Separation of Variables
Separation of variables is a powerful technique used to solve differential equations by dividing and isolating terms involving different variables on opposite sides of the equation. This method simplifies complex equations by allowing you to integrate each variable separately. In practice, you aim to rearrange the equation so that all terms involving one variable, say \(x\), are multiplied by the \(dx\) differential, and terms involving the other variable, say \(y\), are multiplied by the \(dy\) differential.
- First, identify the variables and differentials within the equation. In our example, we have the differential equation: \(y \ln x \, \frac{dx}{dy} = \left(\frac{y+1}{x}\right)^2\).
- Next, manipulate the equation to isolate these variables on either side. Multiplying both sides by \(\frac{dy}{y}\), we get: \(\ln x \cdot dx = \frac{(y+1)^2}{y} \, dy\).
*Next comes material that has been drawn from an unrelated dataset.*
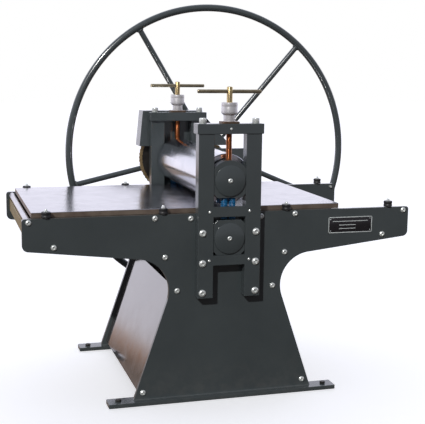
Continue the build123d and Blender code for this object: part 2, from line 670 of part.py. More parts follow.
bars = [upright(side) for side in SIDES]
save("far_uprights", *bars)
save("near_uprights", *[far_of(bar) for bar in bars])
big_bolts = [
    button_bolt(side * UP_BOLT_X, z, UP_FACE, PLATE_IN, BIG_HEAD_R, BIG_HEAD_H, BIG_SHANK_R)
    for side in SIDES for z in UP_BOLT_ZS
]
save("upright_bolts", *big_bolts, *[far_of(bolt) for bolt in big_bolts])
for name, span, full_depth in (("keeper_bars", KEEPER, False), ("lower_crossbars", CROSSBAR, True)):
    bar = lapped_bar(span, full_depth)
    save(name, bar, far_of(bar))
lap_screws = [
    button_bolt(side * LAP_SCREW_X, sum(span) / 2, UP_FACE, UP_FACE - 18,
                SMALL_HEAD_R, SMALL_HEAD_H, SMALL_SHANK_R)
    for side in SIDES for span in (KEEPER, CROSSBAR)
]
set_screw = button_bolt(0, sum(CAP_Z) / 2, CAP_Y[1], CAP_Y[1] - 5,
                        SMALL_HEAD_R, SMALL_HEAD_H, SMALL_SHANK_R)
lap_screws.append(set_screw)
save("small_screws", *lap_screws, *[far_of(screw) for screw in lap_screws])

save("upright_caps", cap(), far_of(cap()))
caps = [cap_screw(side * CAP_SCREW_X) for side in SIDES]
save("cap_screws", *caps, *[far_of(screw) for screw in caps])
save("screw_bushes", screw_bush(), far_of(screw_bush()))
save("dial_barrels", dial_barrel(), far_of(dial_barrel()))

save("lower_blocks", lower_block(), far_of(lower_block()))
low_bearing = bearing(LOW_AXIS_Z, PLATE_OUT)
save("lower_bearings", low_bearing, far_of(low_bearing))

save("wheel_bracket", wheel_bracket(WHEEL_X, WHEEL_Z))
housing = rod_y(WHEEL_X, WHEEL_Z, HOUSING_R, *HOUSING_Y)
save("wheel_housing", housing - rod_y(WHEEL_X, WHEEL_Z, SHAFT_R + RUNNING, 0, 600))
save("chain_guard", chain_guard())
save("drive_chain", *[turned_in(piece, DRIVE_ANGLE) for piece in chain(CENTRES)])
save("nameplate", box(PLATE_X, (-PLATE_OUT - NAMEPLATE_T, -PLATE_OUT), PLATE_Z))

guide_pins = []
for x in GUIDE_XS:
    pin = rod_z(x, PLATE_MID, PIN_R, ARM_TOP - PIN_DEPTH, GUIDE_TOP + GAP)
    foot = rod_z(x, PLATE_MID, NUT_R, ARM_TOP, GUIDE_LOW - GAP)
    nut = rod_z(x, PLATE_MID, NUT_R, GUIDE_TOP + GAP, GUIDE_TOP + GAP + NUT_H)
    guide_pins.append(pin + foot + fillet(nut.edges().sort_by(Axis.Z)[-1], NUT_R * 0.7))
save("guide_pins", *guide_pins, *[far_of(pin) for pin in guide_pins])
for side, side_name in zip(SIDES, ("near", "far")):
    for number, x in enumerate(GUIDE_XS, 1):
        wheel = rod_z(x, PLATE_MID, GUIDE_R, GUIDE_LOW, GUIDE_TOP)
        wheel = chamfer(wheel.edges().filter_by(GeomType.CIRCLE), 2)
        wheel -= rod_z(x, PLATE_MID, PIN_R + RUNNING, GUIDE_LOW - 1, GUIDE_TOP + 1)
        save(f"{side_name}_guide_roller_{number}", on_side(side, wheel))

bed = box((BED_X - BED_HALF, BED_X + BED_HALF), (-BED_HALF_W, BED_HALF_W), (BED_LOW, BED_TOP))
save("bed", chamfer(bed.edges(), BED_EDGE))

for number, x in enumerate(IDLER_XS, 1):
    tube = rod_y(x, IDLER_Z, IDLER_R, -IDLER_HALF, IDLER_HALF)
    save(f"idler_roller_{number}", tube - rod_y(x, IDLER_Z, AXLE_R + RUNNING, -500, 500))

save("top_roller", roller(TOP_AXIS_Z, TOP_R, TOP_ROLLER_HALF, SPROCKET_Y + JOURNAL_PROUD))
save("bottom_roller", roller(LOW_AXIS_Z, LOW_R, LOW_ROLLER_HALF, BLOCK_Y[1]))
save("top_end_disc", *end_disc(TOP_AXIS_Z))
save("bottom_end_disc", *end_disc(LOW_AXIS_Z))
big_sprocket = sprocket(BIG_TEETH, BIG_PITCH_R, JOURNAL_R, 55, 18)
save("roller_sprocket", turned_in(big_sprocket, DRIVE_ANGLE))
small_sprocket = Pos(CENTRES, 0, 0) * sprocket(SMALL_TEETH, SMALL_PITCH_R, SHAFT_R, 28, 18)
save("wheel_sprocket", turned_in(small_sprocket, DRIVE_ANGLE))

save("upper_blocks", upper_block(), far_of(upper_block()))
top_bearing = bearing(TOP_AXIS_Z, BLOCK_Y[0])
save("upper_bearings", top_bearing, far_of(top_bearing))
springs = [lift_spring(side * SPRING_X) for side in SIDES]
save("lift_springs", *springs, *[far_of(spring) for spring in springs])
for side, side_name in zip(SIDES, ("near", "far")):
    save(f"{side_name}_jack_screw", on_side(side, jack_screw()))
    save(f"{side_name}_tee_bar", on_side(side, tee_bar()))
    save(f"{side_name}_dial_sleeve", on_side(side, dial_sleeve()))

rim, spokes, hub = wheel_parts(WHEEL_X, WHEEL_Z)
save("wheel_rim", rim)
save("wheel_spokes", *spokes)
save("wheel_hub", hub)
save("wheel_shaft", rod_y(WHEEL_X, WHEEL_Z, SHAFT_R, *SHAFT_Y))
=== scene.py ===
"""Looks of the etching press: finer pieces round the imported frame, materials, light and camera.

Metres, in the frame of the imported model: X along the bed, Y towards the hand wheel, Z up.
"""
import json
from math import atan2, ceil, cos, pi, radians, sin, sqrt

import bmesh
import bpy
from mathutils import Matrix, Vector, noise


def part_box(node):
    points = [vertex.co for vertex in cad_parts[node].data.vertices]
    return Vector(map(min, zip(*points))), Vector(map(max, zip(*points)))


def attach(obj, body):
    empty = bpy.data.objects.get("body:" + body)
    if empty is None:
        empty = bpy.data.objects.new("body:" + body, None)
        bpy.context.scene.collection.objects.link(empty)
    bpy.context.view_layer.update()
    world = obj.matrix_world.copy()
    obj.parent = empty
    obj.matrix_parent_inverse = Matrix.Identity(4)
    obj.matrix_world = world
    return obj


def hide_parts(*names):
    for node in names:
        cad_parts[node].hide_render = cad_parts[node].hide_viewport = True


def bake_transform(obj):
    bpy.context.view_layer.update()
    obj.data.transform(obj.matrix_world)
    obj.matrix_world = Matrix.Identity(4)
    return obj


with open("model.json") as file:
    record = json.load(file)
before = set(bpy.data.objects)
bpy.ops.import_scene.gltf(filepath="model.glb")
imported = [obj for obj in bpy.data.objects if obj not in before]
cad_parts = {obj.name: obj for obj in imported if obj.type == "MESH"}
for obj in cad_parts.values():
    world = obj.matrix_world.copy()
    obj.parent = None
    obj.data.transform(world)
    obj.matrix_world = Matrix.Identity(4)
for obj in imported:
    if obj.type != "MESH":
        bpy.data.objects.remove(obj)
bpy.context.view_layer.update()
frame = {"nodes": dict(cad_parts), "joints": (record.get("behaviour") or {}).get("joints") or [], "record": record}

RECORD = frame["record"]
BODY_OF = {node: body for body, nodes in RECORD["behaviour"]["bodies"].items() for node in nodes}
SLOT_OF = {part["node"]: part["material_slot"] for part in RECORD["subparts"]}
JOINT_AT = {j["name"]: Vector(j["pos_m"]) for j in frame["joints"] if j["type"] == "hinge"}
SIDES = (-1, 1)
X, Y, Z = Vector((1, 0, 0)), Vector((0, 1, 0)), Vector((0, 0, 1))
PLATE_FACE = -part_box("near_side_plate")[0].y      # outer face of a side plate, from the middle
JOURNAL_R = 0.030
TOP_ROLLER_HALF, BOTTOM_ROLLER_HALF = 0.429, 0.4235      # half lengths of the two rollers
BUTTON_HEADS = {"plate_bolts": 0.0075, "idler_axles": 0.0075, "upright_bolts": 0.009,
                "small_screws": 0.0035}                  # head height in each node


# --- Materials ---------------------------------------------------------------------------

class Finish:
    """A material's node tree, with short ways to add textures to its Principled shader."""

    def __init__(self, name):
        self.material = bpy.data.materials.new(name)
        self.material.use_nodes = True
        self.tree = self.material.node_tree
        self.shader = self.tree.nodes["Principled BSDF"]
        self.place = self.add("ShaderNodeTexCoord").outputs["Object"]

    def add(self, kind, **settings):
        node = self.tree.nodes.new(kind)
        for key, value in settings.items():
            setattr(node, key, value)
        return node

    def link(self, source, target):
        self.tree.links.new(source, target)

    def noise(self, scale, detail=4.0, stretch=(1, 1, 1), rough=0.55):
        """Soft noise from 0 to 1. A small stretch value draws it out along that axis."""
        mapping = self.add("ShaderNodeMapping")
        mapping.inputs["Scale"].default_value = stretch
        self.link(self.place, mapping.inputs["Vector"])
        texture = self.add("ShaderNodeTexNoise")
        texture.inputs["Scale"].default_value = scale
        texture.inputs["Detail"].default_value = detail
        texture.inputs["Roughness"].default_value = rough
        self.link(mapping.outputs["Vector"], texture.inputs["Vector"])
        return texture.outputs["Fac"]

    def spread(self, value, low, high, to_low=0.0, to_high=1.0):
        """The value remapped from one range to another, and held inside it."""
        node = self.add("ShaderNodeMapRange")
        limits = (("From Min", low), ("From Max", high), ("To Min", to_low), ("To Max", to_high))
        for key, number in limits:
            node.inputs[key].default_value = number
        self.link(value, node.inputs["Value"])
        return node.outputs["Result"]

    def mix(self, amount, first, second):
        """Two colours, or outputs, mixed by an output."""
        node = self.add("ShaderNodeMix", data_type="RGBA")
        self.link(amount, node.inputs["Factor"])
        for key, value in ((6, first), (7, second)):
            if isinstance(value, tuple):
                node.inputs[key].default_value = (*value, 1)
            else:
                self.link(value, node.inputs[key])
        return node.outputs[2]

    def bump(self, height, strength, depth, below=None):
        """A bump from a height, laid over another bump's normal if there is one."""
        node = self.add("ShaderNodeBump")
        node.inputs["Strength"].default_value = strength
        node.inputs["Distance"].default_value = depth
        self.link(height, node.inputs["Height"])
        if below is not None:
            self.link(below, node.inputs["Normal"])
        return node.outputs["Normal"]

    def set(self, **values):
        """Constants on the shader's own sockets; an underscore stands for a space."""
        for key, value in values.items():
            self.shader.inputs[key.replace("_", " ")].default_value = value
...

- This produces two integrals, \(\int \ln x \, dx\) and \(\int \frac{(y+1)^2}{y} \, dy\), allowing us to solve them independently.
Integration by Parts
Integration by parts is an essential tool in calculus for solving integrals where the standard method of integration is not easily applicable. It's particularly useful when dealing with the product of functions, such as \(\int u \, dv\), by using the formula:\[\int u \, dv = uv - \int v \, du\]This formula helps reduce complex integrals into simpler ones. Here’s how it works in our problem:
- Choose the function \(u\) (which in our case is \(\ln x\)) and \(dv\) (which is \(dx\)). Differentiate \(u\) to get \(du\) and integrate \(dv\) to get \(v\).
- Our example integral \(\int \ln x \, dx\) is solved by selecting \(u = \ln x\) and \(dv = dx\). Then, \(du = \frac{1}{x} \, dx\) and \(v = x\).
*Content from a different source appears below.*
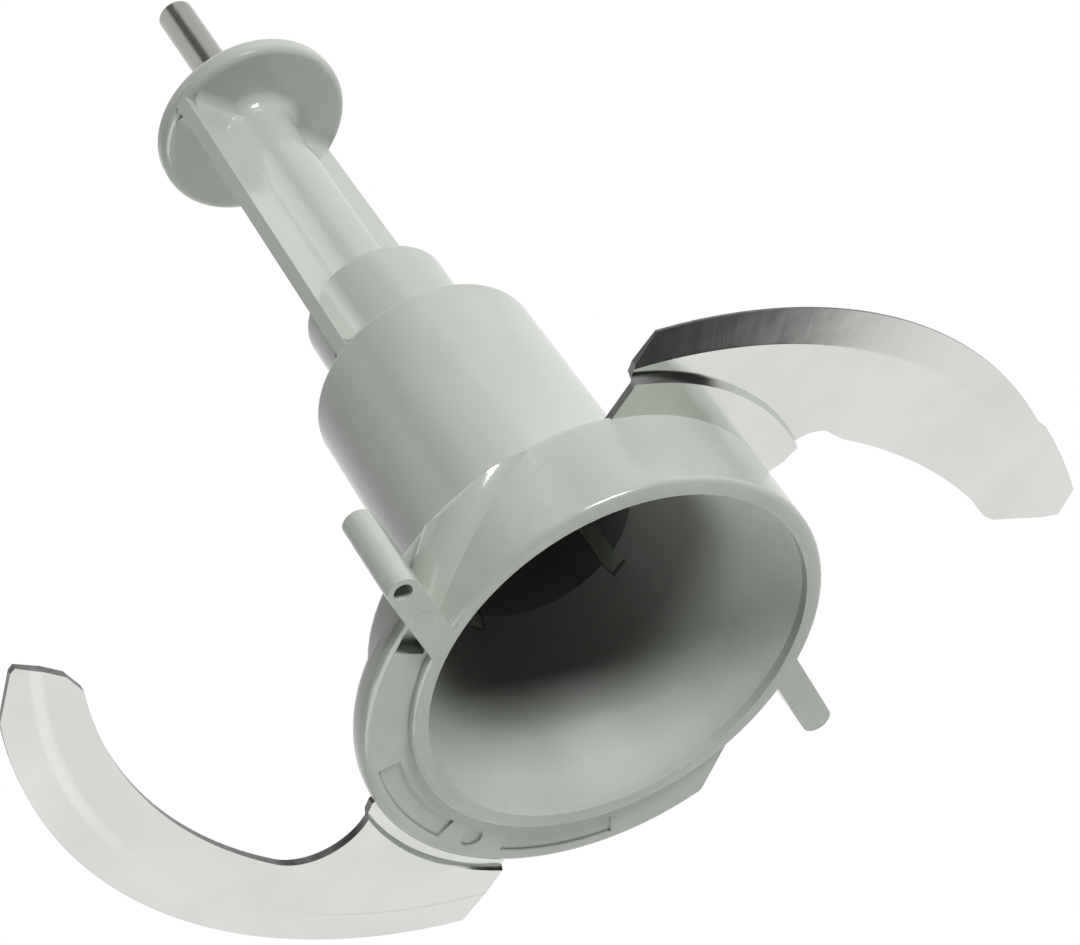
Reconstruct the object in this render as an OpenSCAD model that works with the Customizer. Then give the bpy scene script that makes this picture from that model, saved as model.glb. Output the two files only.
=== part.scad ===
// Food processor blade: a moulded hub with two knife blades moulded into its bell, and a steel pin on top.
// Z is the turning axis, the pin points up, and z = 0 is the rim of the bell, on which the part stands.

/* [Bell] */
// Inside radius of the bell at its rim
bell_r = 29.6; // [28:0.1:31]
// Thickness of the bell's skirt wall
skirt_wall = 2.6; // [2:0.1:4]
// Height of the skirt's straight outer wall
skirt_h = 14.2; // [12:0.1:17]
// Width of the rounding along the skirt's top edge
skirt_round = 1.2; // [0.5:0.1:2]
// Slope of the shoulder between skirt and barrel, in degrees
shoulder_slope = 28; // [15:1:34]

/* [Barrel] */
// Outside radius of the barrel at the foot of its straight wall
barrel_r = 18.8; // [18:0.1:20]
// How much the barrel's radius shrinks up to its top, for draft
barrel_draft = 0.7; // [0.2:0.1:1.2]
// Height of the barrel's flat top above the rim
barrel_top = 64; // [58:0.5:72]
// Thickness of the barrel's wall around the drive socket, at its top
barrel_wall = 2.9; // [2.3:0.1:4.6]
// Height at which the bell's cone runs into the drive socket
cone_top = 27; // [24:0.5:32]
// Height of the drive socket's ceiling above the rim
socket_top = 60; // [52:0.5:61]
// Number of driving grooves along the inside of the socket
groove_count = 4; // [3:1:6]
// Width of one driving groove
groove_w = 3; // [2:0.1:4]
// Depth of one driving groove in the socket's wall
groove_depth = 1.2; // [0.8:0.1:1.4]

/* [Stem] */
// Radius of the round collar on the barrel's top
collar_r = 11.6; // [10:0.1:14]
// Height of the collar's top above the rim
collar_top = 82.4; // [76:0.2:90]
// Radius of the stem's round core
core_r = 5.6; // [4.8:0.1:7]
// Thickness of the flat web that runs through the core
web_t = 2.2; // [1.6:0.1:3.4]
// Half the width of the web under the disc
web_top_r = 15.6; // [12:0.1:15.7]
// Half the width of the web where it stands on the barrel
web_foot_r = 17.4; // [15:0.1:17.6]
// Direction of the web around the axis, in degrees
web_az = 63; // [50:1:80]
// Radius of the long fillets between the web and the core
core_fillet = 4; // [1:0.1:5]
// Radius of the fillets at the disc, the collar and the barrel
stem_fillet = 2.4; // [1:0.1:3.4]

/* [Disc and pin] */
// Radius of the disc under the pin
disc_r = 15.8; // [14:0.1:20]
// Thickness of the disc
disc_t = 3.6; // [2.5:0.1:6]
// Height of the disc's underside above the rim
disc_z = 129; // [120:0.5:140]
// Radius of the rounding on the disc's edges
disc_round = 1.3; // [0.5:0.1:1.7]
// Diameter of the steel pin
pin_d = 6; // [5:0.1:7]
// How far the pin stands out of the disc
pin_out = 30.2; // [20:0.2:40]
// How deep the pin is moulded into the stem
pin_in = 24; // [12:1:36]
// Width of the chamfer at the pin's free end
pin_chamfer = 0.7; // [0.3:0.1:1.2]

/* [Flange] */
// Outside radius of the crescent flange that carries the lower blade
flange_r = 38.8; // [37:0.1:41]
// Height of the flange's underside above the rim
flange_z = 1; // [0.6:0.1:1.5]
// Height of the flange's top above the rim
flange_top = 6; // [5:0.1:8]
// Rounding of the flange's lower edge
flange_low_round = 1.5; // [0.6:0.1:2]
// Rounding of the flange's upper edge
flange_top_round = 2.8; // [1:0.1:3]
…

- Substituting these into the integration by parts formula yields \(x \ln x - \int x \cdot \frac{1}{x} \, dx = x \ln x - x + C_1\).
Implicit Solutions
Implicit solutions are forms in which the solution to a differential equation is given as a relationship between the variables rather than explicitly solving for one variable in terms of the other. This approach often emerges in complicated equations where finding an explicit solution is either difficult or impossible.In our context, after integrating both sides, we arrive at an implicit solution:\[ x \ln x - x = \frac{y^2}{2} + 2y + \ln |y| + C \]Here’s why implicit solutions are valuable:
- They offer flexibility in solving complex relationships, especially when the equation involves nonlinear terms.
- Since both sides of the equation have been integrated separately, you need only ensure continuity across the solution by applying initial conditions or extra constraints when available, to determine the constant \(C\).
- Implicit solutions help describe the relationship between \(x\) and \(y\) comprehensively, even without giving a direct formula \(x = f(y)\) or \(y = g(x)\).